Let us attempt to tentatively answer such questions by "fleshing out" the context of one such parable or "legend" with multiple versions. It is the story of "Coyote Iguana" and "Lola Casanova," whose origins date back to the 1840s and 1850s, that continues to be told today. As ethnohistorian Thomas Sheridan bluntly noted:

The [Mexican versions or] legends, which changed through time, capture the fascination and repugnance with which "white," Victorian Sonora viewed the Seri in particular, and Indians in general.… [They] resonated with the lurid power when a Mexican woman of "good society" had sexual relations with one of the "barbarous Indians."

(Sheridan 1999: 481) [End Page 453]

It is not surprising that the oral accounts of the Seri (or Comcaac) regarding this incident have an entirely different meaning and moral force. By more fully understanding why the content of these stories has mattered so much to the descendants of those involved in these historical events, we might be able to fathom why it has had staying power in building a steady sense of resistance within the Indigenous Comcaac communities along the desert coast of the Sea of Cortés.

These are the seafaring, hunting, fishing, and wild foraging communities who were once called "the nomadic Seri tribe." They were considered by some to be too primitive "to farm or to build permanent abodes," and erroneously deemed "wild cannibals" by racist outsiders over three centuries of sporadic contact (Bahre 1980: 197).

In fact, the Comcaac have been considered by anthropologists to be an endangered people because barely 200 of them survived the 19th century (McGee 1898). Ironically they are now celebrated by human rights activists as an enduring people (Spicer 1976, 1981) with 1,200 to 1,500 individuals found in their two villages by 2010. Most of them still regularly speak in their native tongue, Cmiique Iitom, even though some linguists consider it to be a threatened language (Marlett 2006). Perhaps the following accounts will give us insights into why they have endured—and why their stories in their own language retain meaning—when so many other hunter-gatherer societies in the Americas have perished.

By the early 19th century, many of the Indigenous communities of the Sonoran Desert felt as though they had been caught between a rock and a hard place.

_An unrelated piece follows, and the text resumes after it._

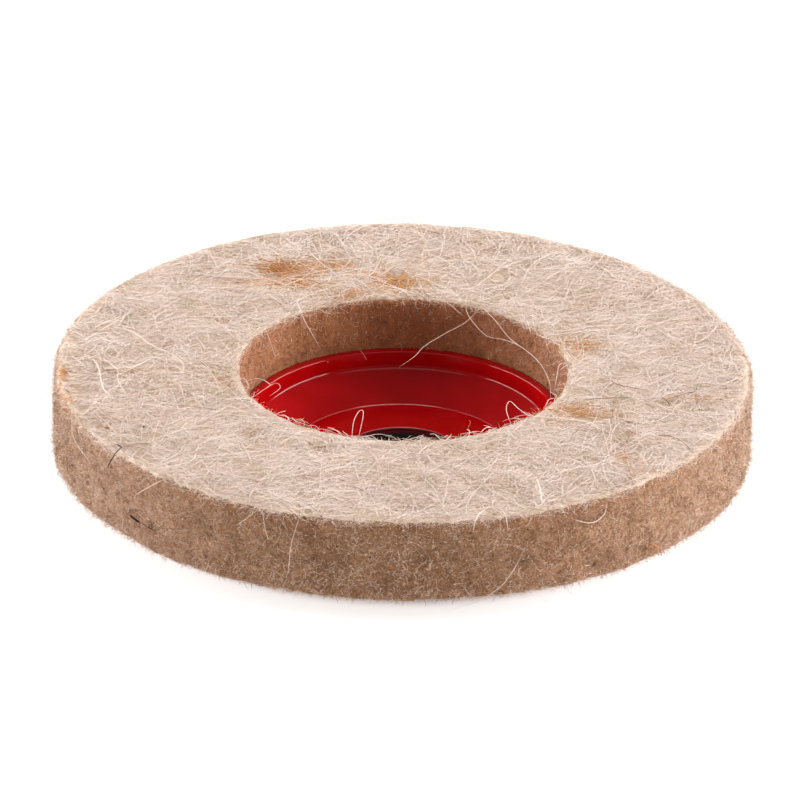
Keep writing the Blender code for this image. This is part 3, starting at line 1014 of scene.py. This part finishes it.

During the Mexican War of Independence from Spain (1810–1821), the Indigenous communities then known as Yaqui, Mayo, Seri, and Pima refused to fight for either side. But with Mexican independence, a law was passed in 1825 which forced upon them a mandate to pay taxes and do military services on behalf of the new Mexican government. At the same time, the colonial repartimiento system of forcing Indigenous populations to offer "tribute labor" for public or private work projects was still in effect. That allowed Sonoran officials as well as Spanish hacendado settlers both to confiscate Indigenous lands and to employ those whom they had displaced to accomplish their colonial objectives (Bahre 1980: 78).